The courts emphasised that, in such a situation, there was a termination of the contract between the ordering party and the contractor, but not by consensual agreement, but as a result of the actual cessation of contract performance by both parties.
Such termination of the contract had an ex nunc (future) effect and not an ex tunc (retroactive) effect, which means that the legal consequences of the contractual provisions were not nullified in this way (so the justification of the Supreme Court’s judgment of 18 October 2017, II CSK 237/17).
3. It is time to settle accounts with Goliath!
In such a situation, the contract still provides a contractual basis for settlement between the parties, based on an assessment of the conduct of each party to the contract during its performance.

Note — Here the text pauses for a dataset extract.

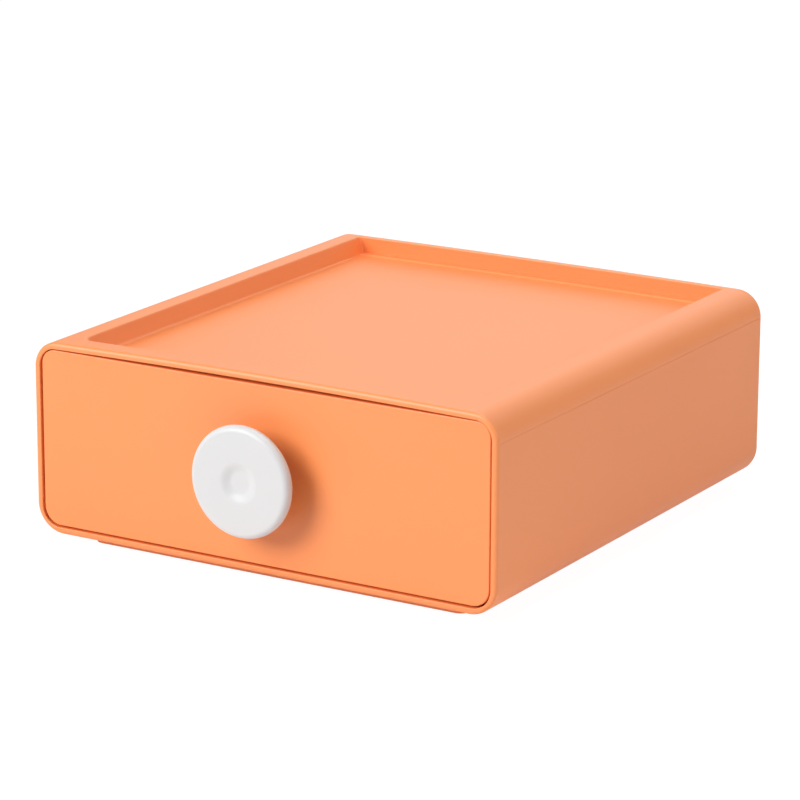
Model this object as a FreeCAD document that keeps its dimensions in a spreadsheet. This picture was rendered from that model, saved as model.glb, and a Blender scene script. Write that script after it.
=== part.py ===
import FreeCAD, Part
import math
import os
import Sketcher

# Stackable desk drawer box with one drawer, a round knob, a tray on top and a plinth underneath.
# Millimetres. X runs across the front, +Y from the front to the back, +Z up from the desk.
# Every sub-part is drawn with Y = 0 at the shell's front face, and its placement then moves the
# middle of the whole length, knob included, to the origin.

document = FreeCAD.newDocument("pen_drawer_box")
sheet = document.addObject("Spreadsheet::Sheet", "sizes")

SIZES = {
    # Outer shell, overall
    "shell_width": 180.0,
    "shell_depth": 188.7,
    "shell_height": 67.9,
    "shell_wall": 2.3,
    "back_wall": 2.3,
    "top_round": 9.3,
    "base_round": 10.4,
    "mouth_edge_round": 1.1,
    "back_edge_round": 0.8,
    # Mouth of the shell, where the drawer's front sits
    "mouth_top_round": 6.3,
    "mouth_base_round": 7.0,
    # Tray on top of the shell
    "rim_side": 14.0,
    "rim_front": 8.4,
    "rim_back": 2.6,
    "top_tray_drop": 6.4,
    "top_tray_slope": 3.2,
    "top_tray_skin": 2.3,
    "top_tray_front_round": 5.0,
    "top_tray_back_round": 1.2,
    "top_tray_ledge": 2.4,
    "top_tray_step": 0.7,
    "rim_edge_round": 0.6,
    # Plinth under the shell, which drops into the tray of a box below
    "plinth_height": 3.8,
    "plinth_side_inset": 16.5,
    "plinth_front_inset": 8.9,
    "plinth_back_inset": 3.3,
    "plinth_front_round": 4.0,
    "plinth_back_round": 1.5,
    "plinth_skirt": 2.0,
    "plinth_rib": 1.6,
    "plinth_rib_spread": 62.0,
    # Soft pads under the plinth
    "pad_radius": 6.0,
    "pad_thickness": 1.8,
    "pad_proud": 0.8,
    "pad_seat_gap": 0.1,
    "pad_boss_wall": 1.8,
    "pad_inset": 3.0,
    # Runners, guides and stop inside the shell
    "runner_spread": 120.0,
    "runner_width": 3.0,
    "runner_rise": 1.9,
    "slide_gap": 0.3,
    "guide_height": 5.0,
    "guide_above_floor": 26.0,
    "guide_start": 14.0,
    "stop_width": 40.0,
    "stop_thickness": 2.4,
    "stop_start": 24.0,
    "stop_rise": 1.6,
    # Drawer
    "front_gap": 0.6,
    "front_top_gap": 1.2,
    "front_sink": 0.5,
    "front_thickness": 2.6,
    "front_edge_round": 0.4,
    "tray_headroom": 2.7,
    "tray_wall": 1.8,
    "tray_floor": 1.8,
    "tray_side_step": 0.9,
    "tray_base_round": 4.5,
    "tray_back_round": 4.5,
    "tray_rim_round": 0.6,
    "tray_inner_round": 3.0,
    "tray_inner_foot": 2.5,
    "hook_thickness": 2.4,
    "hook_setback": 7.0,
    "hook_side_gap": 2.0,
    # Knob and its fastening
    "knob_radius": 19.1,
    "knob_rim": 4.2,
    "knob_reach": 11.8,
    "knob_stem_radius": 7.0,
    "knob_stem_flare": 1.4,
    "knob_dimple_radius": 6.9,
    "knob_dimple_floor": 4.4,
    "knob_dimple_depth": 0.7,
    "insert_radius": 2.8,
    "insert_length": 7.5,
    "insert_seat_gap": 0.05,
    "insert_hole_spare": 0.8,
    "screw_radius": 2.0,
    "screw_length": 12.0,
    "screw_play": 0.05,
    "screw_hole_play": 0.25,
    "screw_head_radius": 4.0,
    "screw_head_height": 2.9,
    "screw_head_round": 1.6,
    "screw_tip_bevel": 0.4,
    "screw_drive_span": 4.4,
    "screw_drive_width": 1.0,
    "screw_drive_depth": 1.6,
    "washer_radius": 5.5,
    "washer_thickness": 0.8,
    "screw_boss_radius": 7.5,
    "screw_boss_height": 1.4,
}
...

Therefore, the small contractor represented by us can count on a settlement of its expenditures and losses incurred during the performance of the contract, while the contracting giant has lost the right to claim liquidated damages and the possibility to ‘terminate’ the performance of the contract ‘under the existing conditions’. The small contractor was brave – it had a weapon it used and filed a counterclaim to guarantee itself a settlement!
It is not enough to be the author of a contract that ‘imposes’ exorbitant requirements.
A deluded sense of power and stubbornness devoid of reflection even of a giant leads to losses.
The biblical King David already knew this.